After a nauseating bit of handheld nonsense in the prologue -- a spelunking team opens a cavern filled with the monsters -- we cut to a teenage girl named Ally and her family in Pennsylvania. Ally became deaf after a car accident that killed her paternal grandparents; she lives with her parents, maternal grandmother, younger brother, and dog. Apparently the monsters, called "vesps", are so numerous, fast, and deadly, that they are quickly devastating the eastern seaboard. The government declares a state of emergency and orders people to stay quiet and indoors; the media goes underground before anyone really knows what exactly the threat is. Ally and her family decide to head out of town and into the less populated, quieter country.

Of course, the vesps follow them for unknown reasons (are all the cities destroyed already, driving the predators to more rural areas?), and we finally see them shortly after the family attempts and fails to travel off-road, resulting in the death of their traveling friend "Uncle Glenn." The vesps -- small, bizarre mixes between a pterosaur and a xenomorph -- swarm overhead, attracted to the sound of the car wreck and the dog barking, and in what may be the film's most tense sequence, the family sacrifices their dog and escapes on foot.

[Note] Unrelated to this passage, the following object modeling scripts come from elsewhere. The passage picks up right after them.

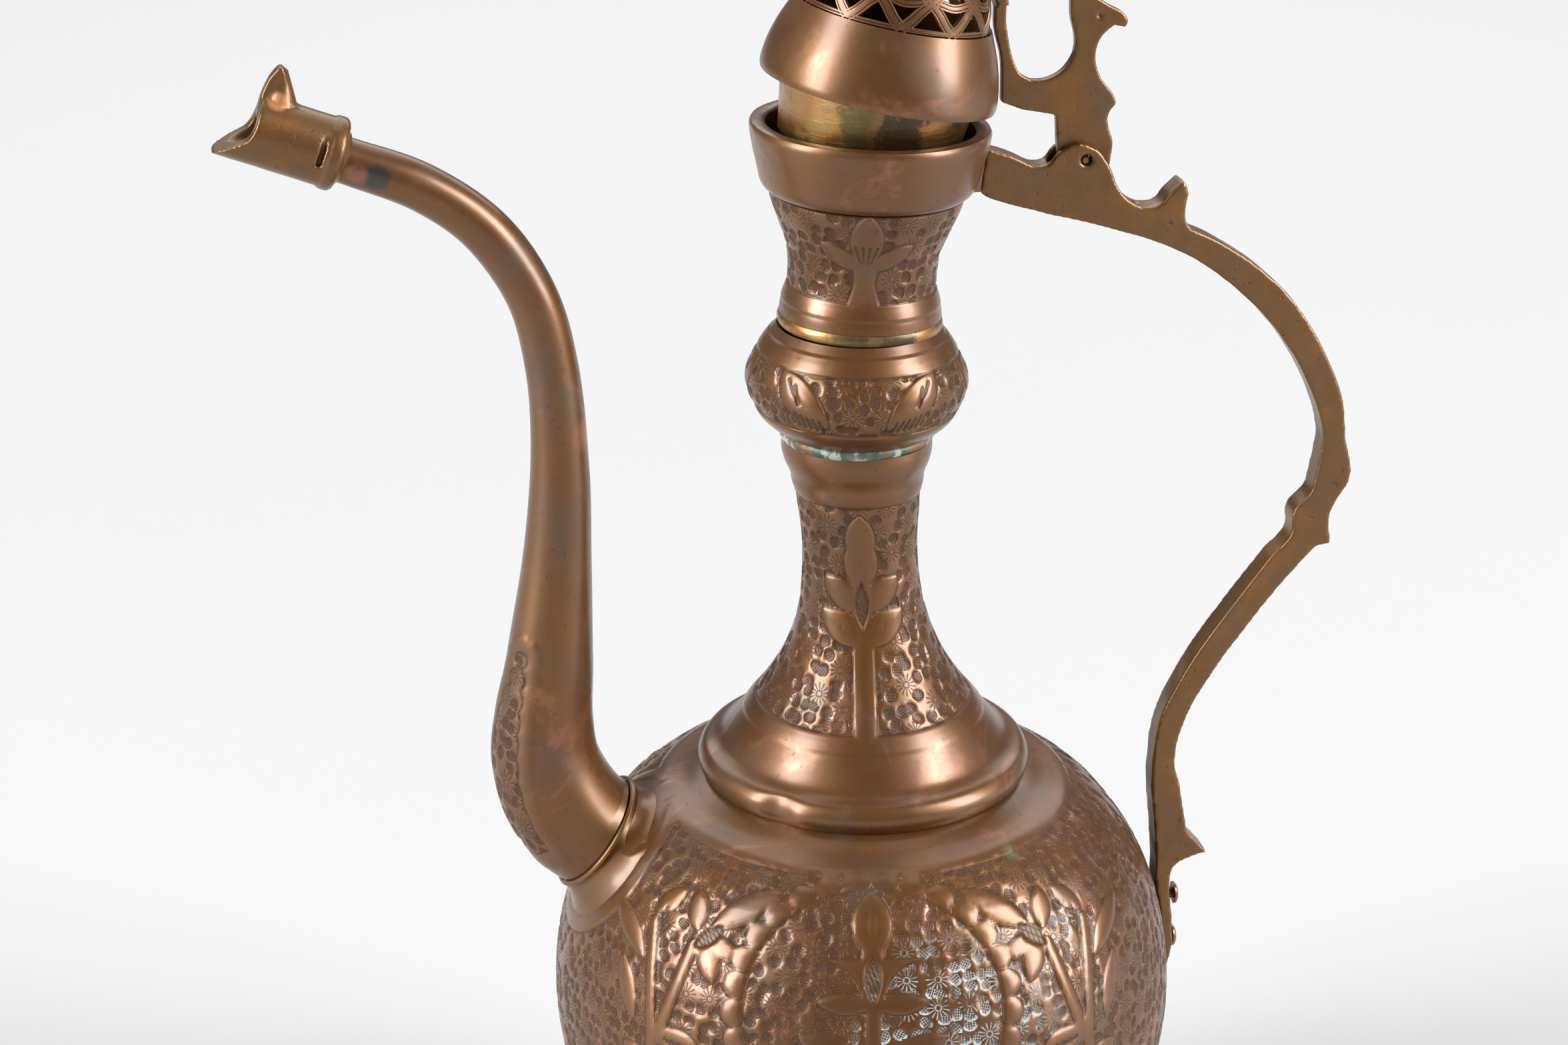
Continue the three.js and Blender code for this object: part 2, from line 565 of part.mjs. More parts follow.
const finialProfile = [
  ...vec2([[0, 38.2], [2, 38.2], [2, 46.2], [3.4, 46.4], [4.4, 47.6], [3.2, 49.4]]),
  ...smooth([[2.6, 51], [5.6, 53.6], [7.2, 57.6], [5.8, 61.6], [3, 64.6], [1.6, 68]], 7),
  ...vec2([[0, 69]]),
];
const finialWasherProfile = vec2([[2.3, 43.4], [7, 43.4], [6.6, 44.8], [4.2, 46], [2.3, 46]]);
const finialNutProfile = vec2([[2.3, 38.6], [5, 38.6], [5, 40.3], [2.3, 40.3]]);

function makeLid() {
  const place = (geometry) => geometry.applyMatrix4(lidPlace);
  return [
    piece('lid_sleeve', place(turned(sleeveProfile, SEGMENTS.neck)), 'brass'),
    piece('lid_band', place(shell(bandOuter, SEGMENTS.neck)), 'copper'),
    piece('lid_dome', place(makeDome()), 'copper_dark'),
    piece('finial_washer', place(turned(finialWasherProfile, SEGMENTS.finial)), 'copper'),
    piece('finial', place(turned(finialProfile, SEGMENTS.finial)), 'copper'),
    piece('finial_nut', place(turned(finialNutProfile, SEGMENTS.finial)), 'brass'),
    piece('hinge_arm', makeHingeArm(), 'cast_brass'),
    ...STRAP_RIVETS.map((seat, i) => {
      const { start, axis, length } = strapRivetAt(seat);
      const mesh = rivet(start, axis, length, `strap_rivet_${i + 1}`);
      mesh.geometry = place(mesh.geometry);
      return mesh;
    }),
  ];
}

const jug = new THREE.Group();
jug.add(...makeFoot(), ...makeBody(), ...makeNeck(), ...makeSpout());
jug.add(piece('handle', makeHandle(), 'cast_brass'), ...makeHandleFittings());
jug.add(...makeLid());

export default jug;
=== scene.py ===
"""Looks for the copper water jug.

The body, neck and spout are chased copper, the lid is pierced, and the handle, the hinge arm and the
spout's head are cast brass. Shapes are drawn in millimetres and turned into metres as each piece is
finished.
"""

import math

import bmesh
import bpy
import numpy as np
from mathutils import Matrix, Vector, noise
from mathutils.kdtree import KDTree


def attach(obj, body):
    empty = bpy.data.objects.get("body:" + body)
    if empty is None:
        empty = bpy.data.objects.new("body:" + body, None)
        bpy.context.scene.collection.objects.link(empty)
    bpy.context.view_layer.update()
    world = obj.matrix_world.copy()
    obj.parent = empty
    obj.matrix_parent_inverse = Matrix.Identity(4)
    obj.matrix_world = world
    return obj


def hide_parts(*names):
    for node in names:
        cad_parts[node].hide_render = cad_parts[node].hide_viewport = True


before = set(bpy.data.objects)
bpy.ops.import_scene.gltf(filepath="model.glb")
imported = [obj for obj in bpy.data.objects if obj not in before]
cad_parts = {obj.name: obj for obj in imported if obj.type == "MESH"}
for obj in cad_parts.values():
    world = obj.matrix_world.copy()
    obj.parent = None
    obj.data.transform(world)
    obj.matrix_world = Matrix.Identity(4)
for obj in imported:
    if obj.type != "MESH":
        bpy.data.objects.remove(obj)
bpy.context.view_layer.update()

MM = 0.001
FRONT = math.radians(-100)  # the side of the jug that carries the main motifs
SHEET = 1.2  # the wall of a sheet piece
BODY_R, BODY_Z = 82.0, 102.5  # radius and height of the centre of the round body
SEAM_LATITUDE = -13.0  # where the bowl meets the shoulder
HINGE = (54.0, 325.8)  # x and z of the lid's pin
NECK_BEND = {"from": 175.0, "x": -2.6, "z": 271.0, "top": 0.044}
LID_OPEN = math.radians(9)
SPOUT_JOINT = np.array([-70.5, 0, 150.2])
SPOUT_AXIS = np.array([0.79, 0, -0.613])
FAR = 4.0  # the distance that a field gives where nothing is drawn
MARK_CODE = 100  # the map of punch marks adds this times a mark's kind, and its number, to its millimetres
OVAL, ROSETTE, LENS = 0, 1, 2  # kinds of punch mark
MARK_TURN = 1.7  # radians from one mark's direction to the next one's


# ---------------------------------------------------------------- shader helpers
class Value:
    """A number socket of a material; an expression on it adds Math nodes."""

    def __init__(self, paint, socket):
        self.paint, self.socket = paint, socket

    def op(self, operation, *others):
        inputs = {0: self, **{i + 1: other for i, other in enumerate(others)}}
        return self.paint.value("Math", {"operation": operation}, inputs)

    def __add__(self, other):
        return self.op("ADD", other)

    def __sub__(self, other):
        return self.op("SUBTRACT", other)

    def __mul__(self, other):
        return self.op("MULTIPLY", other)

    def __truediv__(self, other):
        return self.op("DIVIDE", other)

    def __rsub__(self, other):
        return self.paint.value("Math", {"operation": "SUBTRACT"}, {0: other, 1: self})

    __radd__ = __add__
    __rmul__ = __mul__

    def __neg__(self):
        return self * -1

    def __abs__(self):
        return self.op("ABSOLUTE")

    def sine(self):
        return self.op("SINE")

    def floor(self):
        return self.op("FLOOR")

    def power(self, exponent):
        return self.op("POWER", exponent)

    def most(self, other):
        return self.op("MAXIMUM", other)

    def least(self, other):
        return self.op("MINIMUM", other)

    def rise(self, low, high):
        """0 below low, 1 above high, smooth between; low may be above high."""
        settings = {"interpolation_type": "SMOOTHSTEP"}
        if low > high:
            return 1 - self.rise(high, low)
        return self.paint.value("MapRange", settings, {0: self, 1: low, 2: high})


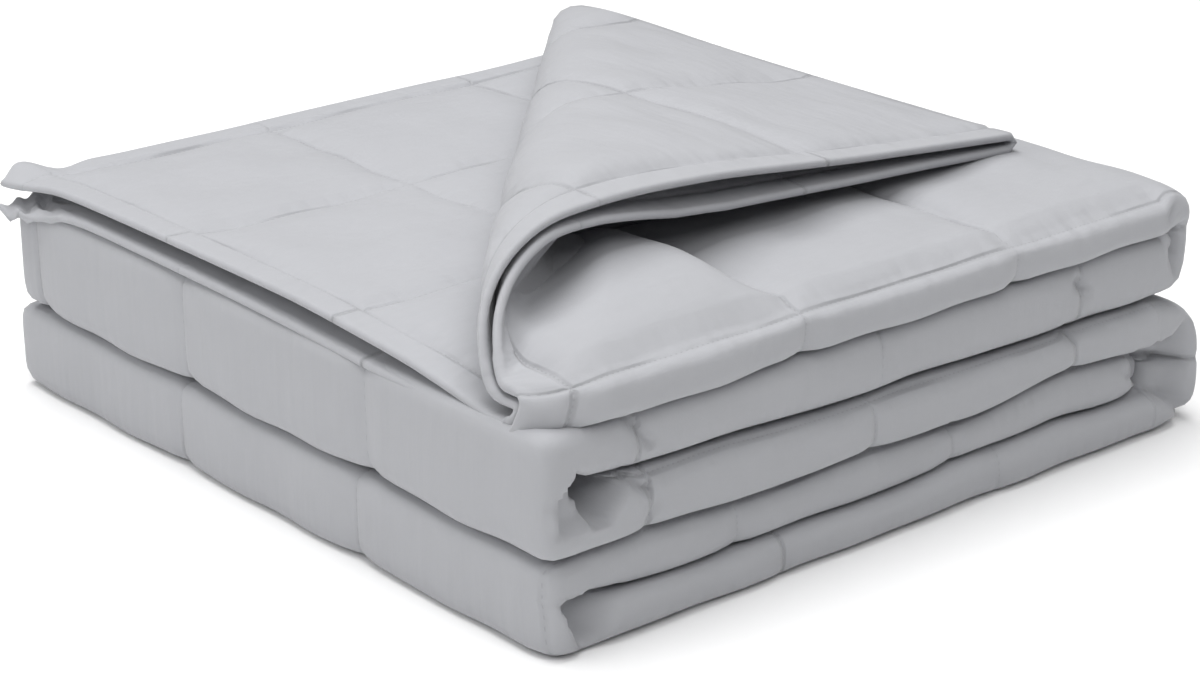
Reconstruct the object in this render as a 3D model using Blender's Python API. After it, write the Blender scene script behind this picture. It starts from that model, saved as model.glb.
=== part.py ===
"""A quilted weighted blanket, folded to a strip of four plies, stacked back and forth in five
sections, with the corner of its top two plies peeled back over a soft roll.

X runs along the side that shows the strip's folded edge, Y away from that side, Z up. The blanket
is one sheet. A point of it is given by how far it lies along the strip (the path, in X and Z) and
across the cloth (the profile, in the strip's own depth and Y).
"""

import math
from collections import namedtuple

import bmesh
import bpy
from mathutils import Vector

# Driving dimensions, in metres.
CUT_WIDTH = 1.50  # the blanket spread flat, across the strip's four plies
CUT_LENGTH = 1.83  # the blanket spread flat, along the strip
SQUARES_ACROSS = 12
SQUARES_ALONG = 15
HEM = 0.012
PLY_PITCH = 0.00585  # from the middle of one ply to the middle of the next
PLY_THICKNESS = 0.0048
SEAM_DEPTH = 0.0018  # how far a seam sinks into a face that shows
PUFF = 0.0026  # how far a square rises out of a face that shows
HEM_BUMP = 0.3  # the hem's share of that rise
SQUARE_FULLNESS = 3  # 2 is a parabola from seam to seam, more is flatter in the middle
TURN_SQUARENESS = 2.8  # of a bend or fold: 2 is round, more is squarer
SECTION_PITCH = 4 * PLY_PITCH
LEFT_BEND = 0.0215  # where the left-hand bends begin
RIGHT_BEND = 0.351  # where the upper right-hand bend begins
LOW_RIGHT_BEND = 0.340  # where the wide lower right-hand bend begins
FRONT_FOLD = 0.0105  # the centre of the folds along the front
FREE_END = 0.004

# The five sections from the peeled end on: the level of each, counted from the floor, where its
# straight run starts and ends, and how far its folded edge is drawn in at the front.
Section = namedtuple("Section", "name level start end drawn_in")
SECTIONS = (
    Section("top", 5, FREE_END, RIGHT_BEND, 0.0),
    Section("fourth", 4, RIGHT_BEND, LEFT_BEND, 0.0035),
    Section("third", 3, LEFT_BEND, LOW_RIGHT_BEND, 0.0015),
    Section("bottom", 1, LOW_RIGHT_BEND, LEFT_BEND, 0.0),
    Section("inner", 2, LEFT_BEND, LOW_RIGHT_BEND - 0.003, 0.0050),
)
DRAWN_DEPTH = 0.060  # how far from the front a section is drawn in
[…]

This is about where my interest in the movie faltered, for multiple reasons. It's annoying to have a hearing actress, Kiernan Shipka, playing the deaf girl Ally; it's nearly unforgivable that Shipka seems bored and uninspired the entire time. The plot itself dully follows suit with the many post-apocalyptic / road / monster movies that have been released in recent years with almost nothing to show for it. Stanley Tucci and Miranda Otto are utterly wasted casting choices, as they play the parents and are given almost nothing to do. And then there's the bizarre finale, which introduces the Hushed, a cult of tongueless thugs obsessed with abducting Ally to procreate with her in the hopes that her deafness will save the human race. At least, that's the impression I got. There is not much by way of explanation, and the logic at this point has been thrown out the window. The climax devolves into a weird home invasion that mixes The Strangers with The Birds during a dark and stormy night, and thank goodness the movie was almost over.

I didn't hate the experience of watching this movie, and a few moments were genuinely chilling. Leonetti seemed to be trying to make things work by adding a few grisly scares and some surprisingly cruel violence. But when all you want to do is move on to another movie in the same genre, you can't help but feel disappointed and annoyed at what might have been. If A Quiet Place is temporarily out of the question, Bird Box would be a viable option.